:: Given entries ::
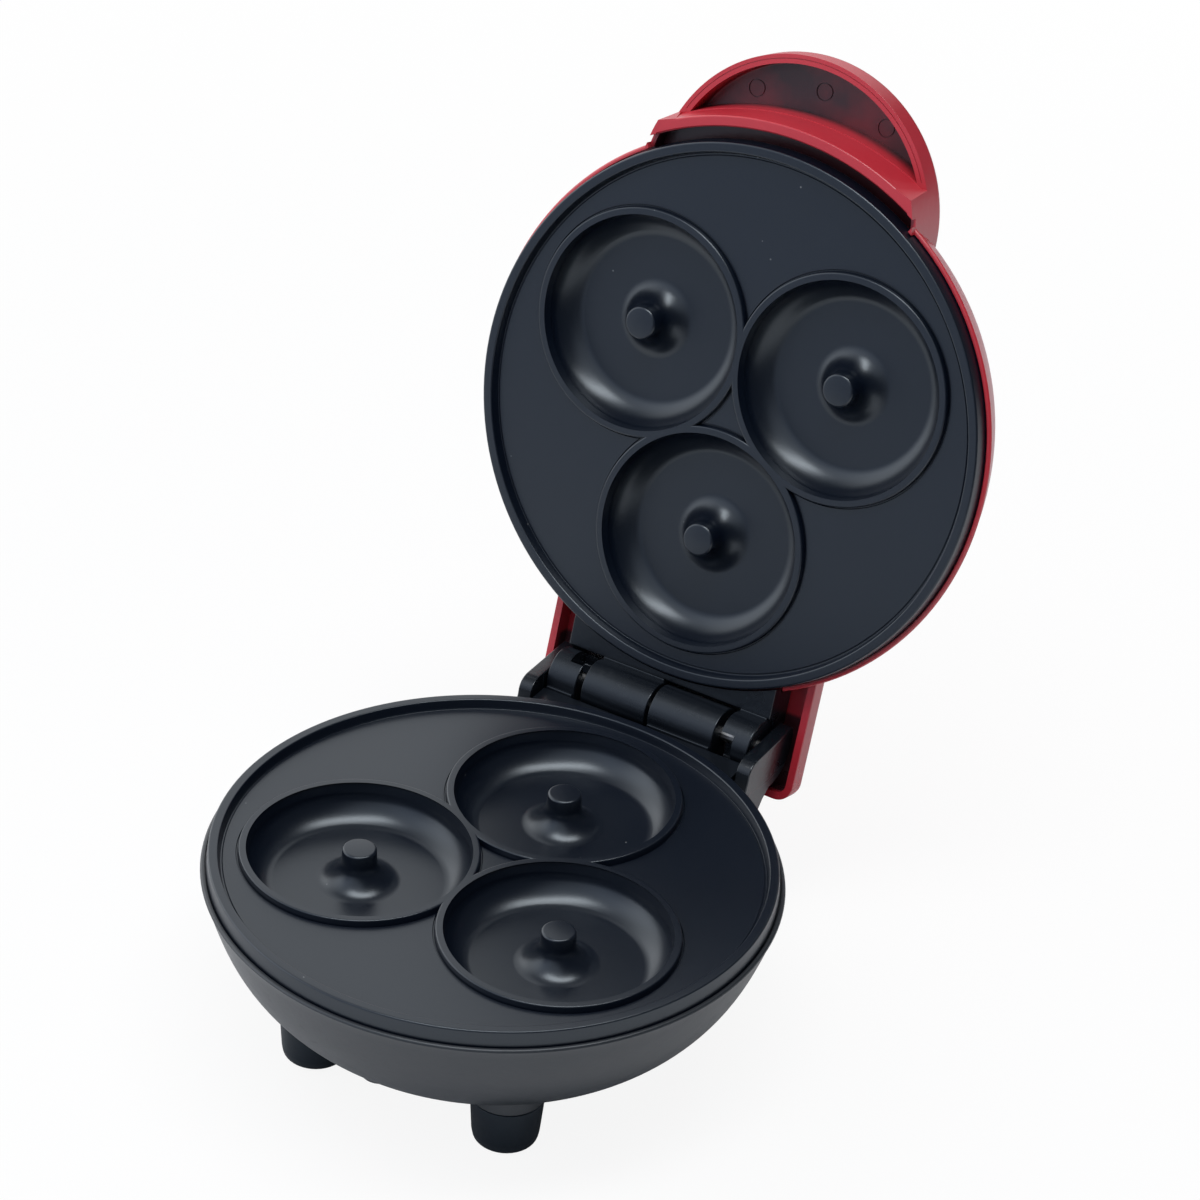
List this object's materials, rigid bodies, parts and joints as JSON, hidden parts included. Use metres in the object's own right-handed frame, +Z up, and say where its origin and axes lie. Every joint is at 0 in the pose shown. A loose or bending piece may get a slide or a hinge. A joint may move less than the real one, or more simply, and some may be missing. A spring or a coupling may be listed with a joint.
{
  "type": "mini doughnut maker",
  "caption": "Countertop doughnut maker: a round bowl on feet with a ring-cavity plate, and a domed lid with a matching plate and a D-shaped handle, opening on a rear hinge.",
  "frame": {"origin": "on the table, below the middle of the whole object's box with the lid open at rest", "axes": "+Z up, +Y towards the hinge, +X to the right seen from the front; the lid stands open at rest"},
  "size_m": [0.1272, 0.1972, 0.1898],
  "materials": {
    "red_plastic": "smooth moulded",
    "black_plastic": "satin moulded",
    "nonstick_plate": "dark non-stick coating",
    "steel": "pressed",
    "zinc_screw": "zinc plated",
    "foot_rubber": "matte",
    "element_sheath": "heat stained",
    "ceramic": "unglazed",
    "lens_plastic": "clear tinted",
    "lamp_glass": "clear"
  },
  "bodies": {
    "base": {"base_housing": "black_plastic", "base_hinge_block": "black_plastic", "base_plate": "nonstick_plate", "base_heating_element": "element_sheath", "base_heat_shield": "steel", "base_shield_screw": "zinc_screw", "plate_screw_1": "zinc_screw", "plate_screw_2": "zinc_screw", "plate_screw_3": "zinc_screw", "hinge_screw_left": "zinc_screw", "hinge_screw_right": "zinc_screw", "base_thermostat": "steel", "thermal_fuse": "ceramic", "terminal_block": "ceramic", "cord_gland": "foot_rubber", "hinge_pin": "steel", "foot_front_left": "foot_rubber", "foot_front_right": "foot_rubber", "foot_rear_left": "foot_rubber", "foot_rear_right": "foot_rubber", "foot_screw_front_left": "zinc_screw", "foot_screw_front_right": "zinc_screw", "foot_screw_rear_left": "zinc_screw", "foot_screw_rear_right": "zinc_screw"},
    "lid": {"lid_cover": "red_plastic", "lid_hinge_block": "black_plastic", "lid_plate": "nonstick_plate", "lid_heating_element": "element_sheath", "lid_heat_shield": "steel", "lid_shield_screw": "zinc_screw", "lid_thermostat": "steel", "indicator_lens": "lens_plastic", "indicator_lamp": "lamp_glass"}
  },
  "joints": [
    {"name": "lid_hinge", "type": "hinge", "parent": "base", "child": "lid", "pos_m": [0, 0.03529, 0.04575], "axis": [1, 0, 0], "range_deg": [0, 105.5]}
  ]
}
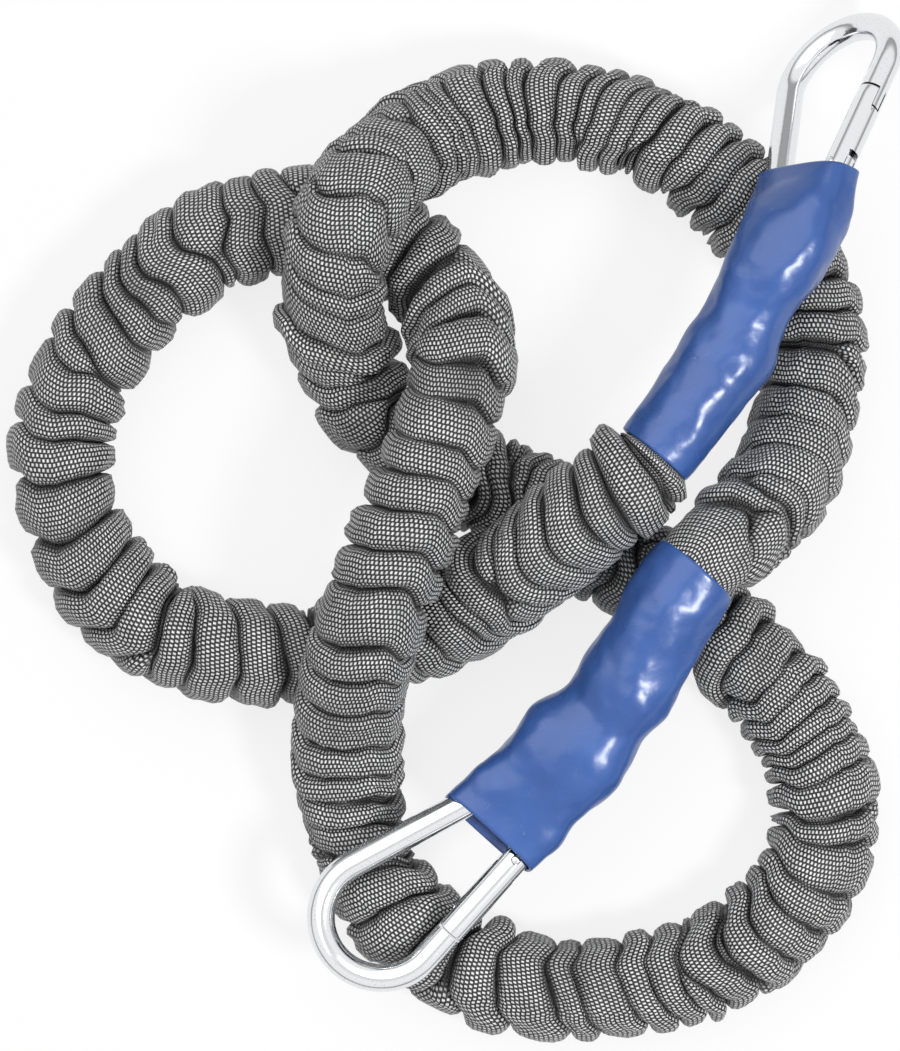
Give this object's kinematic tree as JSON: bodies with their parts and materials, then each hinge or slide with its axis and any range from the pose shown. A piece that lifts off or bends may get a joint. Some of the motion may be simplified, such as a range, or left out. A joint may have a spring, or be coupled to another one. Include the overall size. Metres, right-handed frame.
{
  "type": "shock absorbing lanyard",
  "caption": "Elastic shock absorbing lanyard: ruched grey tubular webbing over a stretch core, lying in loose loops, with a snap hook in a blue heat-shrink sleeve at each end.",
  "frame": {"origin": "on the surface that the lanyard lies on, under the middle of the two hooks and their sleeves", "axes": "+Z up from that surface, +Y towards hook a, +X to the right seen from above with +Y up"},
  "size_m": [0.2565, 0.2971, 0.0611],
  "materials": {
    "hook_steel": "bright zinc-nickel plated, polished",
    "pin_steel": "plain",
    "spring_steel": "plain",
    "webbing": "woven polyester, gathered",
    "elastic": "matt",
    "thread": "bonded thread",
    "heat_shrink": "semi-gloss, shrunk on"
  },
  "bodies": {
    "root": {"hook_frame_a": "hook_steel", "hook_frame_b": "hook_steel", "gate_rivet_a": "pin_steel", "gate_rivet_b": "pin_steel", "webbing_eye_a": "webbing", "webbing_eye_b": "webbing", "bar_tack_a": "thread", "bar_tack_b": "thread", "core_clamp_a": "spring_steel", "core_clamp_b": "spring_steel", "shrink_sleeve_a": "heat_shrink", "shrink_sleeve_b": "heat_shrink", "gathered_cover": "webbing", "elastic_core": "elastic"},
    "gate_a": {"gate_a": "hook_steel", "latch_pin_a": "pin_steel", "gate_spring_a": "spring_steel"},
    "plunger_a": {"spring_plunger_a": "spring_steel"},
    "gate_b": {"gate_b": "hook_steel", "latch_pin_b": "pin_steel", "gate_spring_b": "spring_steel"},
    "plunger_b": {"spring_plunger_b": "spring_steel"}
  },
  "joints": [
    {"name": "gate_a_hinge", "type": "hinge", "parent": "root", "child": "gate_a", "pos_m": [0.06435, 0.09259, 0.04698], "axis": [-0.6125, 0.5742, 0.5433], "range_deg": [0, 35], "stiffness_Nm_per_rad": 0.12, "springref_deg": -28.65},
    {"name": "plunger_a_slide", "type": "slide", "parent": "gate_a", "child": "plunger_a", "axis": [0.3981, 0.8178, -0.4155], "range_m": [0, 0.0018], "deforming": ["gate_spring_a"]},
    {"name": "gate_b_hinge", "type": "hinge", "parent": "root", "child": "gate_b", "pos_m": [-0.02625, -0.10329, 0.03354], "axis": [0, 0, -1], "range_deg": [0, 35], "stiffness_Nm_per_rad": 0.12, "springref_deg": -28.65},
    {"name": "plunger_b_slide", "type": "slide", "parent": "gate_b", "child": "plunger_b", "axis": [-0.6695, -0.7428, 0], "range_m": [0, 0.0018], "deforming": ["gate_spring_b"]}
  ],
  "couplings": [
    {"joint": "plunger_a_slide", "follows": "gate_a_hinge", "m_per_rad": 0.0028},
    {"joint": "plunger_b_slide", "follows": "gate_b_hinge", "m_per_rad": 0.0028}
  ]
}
:::
:: Given entries ::
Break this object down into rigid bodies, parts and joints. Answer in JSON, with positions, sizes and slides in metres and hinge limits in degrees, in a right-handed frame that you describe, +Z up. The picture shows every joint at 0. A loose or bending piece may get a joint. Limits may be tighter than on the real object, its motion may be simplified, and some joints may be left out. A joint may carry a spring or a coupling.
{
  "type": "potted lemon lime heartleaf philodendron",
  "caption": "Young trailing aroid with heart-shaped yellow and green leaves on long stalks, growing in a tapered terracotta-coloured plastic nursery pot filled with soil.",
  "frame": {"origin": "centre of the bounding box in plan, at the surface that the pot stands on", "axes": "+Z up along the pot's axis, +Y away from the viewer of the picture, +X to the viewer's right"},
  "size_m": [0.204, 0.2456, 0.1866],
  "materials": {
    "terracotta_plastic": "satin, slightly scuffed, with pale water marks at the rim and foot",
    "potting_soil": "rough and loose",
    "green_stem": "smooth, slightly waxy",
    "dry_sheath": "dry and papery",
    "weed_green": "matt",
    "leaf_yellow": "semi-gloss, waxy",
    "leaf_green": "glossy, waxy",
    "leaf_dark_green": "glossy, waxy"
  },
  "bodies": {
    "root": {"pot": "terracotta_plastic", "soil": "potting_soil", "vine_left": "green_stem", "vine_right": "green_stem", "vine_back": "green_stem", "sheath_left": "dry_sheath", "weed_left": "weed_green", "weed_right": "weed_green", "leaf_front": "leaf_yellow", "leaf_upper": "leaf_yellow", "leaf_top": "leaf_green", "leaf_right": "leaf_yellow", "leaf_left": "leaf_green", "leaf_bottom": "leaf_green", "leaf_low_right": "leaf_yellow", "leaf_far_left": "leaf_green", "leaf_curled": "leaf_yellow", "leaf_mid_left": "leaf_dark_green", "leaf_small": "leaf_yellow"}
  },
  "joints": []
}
:::
:: Given entries ::
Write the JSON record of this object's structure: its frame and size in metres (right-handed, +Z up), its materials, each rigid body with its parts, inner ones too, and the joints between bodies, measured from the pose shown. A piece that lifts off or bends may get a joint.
:::
Directions for this task:
Check each line above for the string "axis" and show the ones that have it.

Exercise response:
    {"name": "lid_hinge", "type": "hinge", "parent": "base", "child": "lid", "pos_m": [0, 0.03529, 0.04575], "axis": [1, 0, 0], "range_deg": [0, 105.5]}
Give this object's kinematic tree as JSON: bodies with their parts and materials, then each hinge or slide with its axis and any range from the pose shown. A piece that lifts off or bends may get a joint. Some of the motion may be simplified, such as a range, or left out. A joint may have a spring, or be coupled to another one. Include the overall size. Metres, right-handed frame.
    {"name": "gate_a_hinge", "type": "hinge", "parent": "root", "child": "gate_a", "pos_m": [0.06435, 0.09259, 0.04698], "axis": [-0.6125, 0.5742, 0.5433], "range_deg": [0, 35], "stiffness_Nm_per_rad": 0.12, "springref_deg": -28.65},
    {"name": "plunger_a_slide", "type": "slide", "parent": "gate_a", "child": "plunger_a", "axis": [0.3981, 0.8178, -0.4155], "range_m": [0, 0.0018], "deforming": ["gate_spring_a"]},
    {"name": "gate_b_hinge", "type": "hinge", "parent": "root", "child": "gate_b", "pos_m": [-0.02625, -0.10329, 0.03354], "axis": [0, 0, -1], "range_deg": [0, 35], "stiffness_Nm_per_rad": 0.12, "springref_deg": -28.65},
    {"name": "plunger_b_slide", "type": "slide", "parent": "gate_b", "child": "plunger_b", "axis": [-0.6695, -0.7428, 0], "range_m": [0, 0.0018], "deforming": ["gate_spring_b"]}
  "frame": {"origin": "centre of the bounding box in plan, at the surface that the pot stands on", "axes": "+Z up along the pot's axis, +Y away from the viewer of the picture, +X to the viewer's right"},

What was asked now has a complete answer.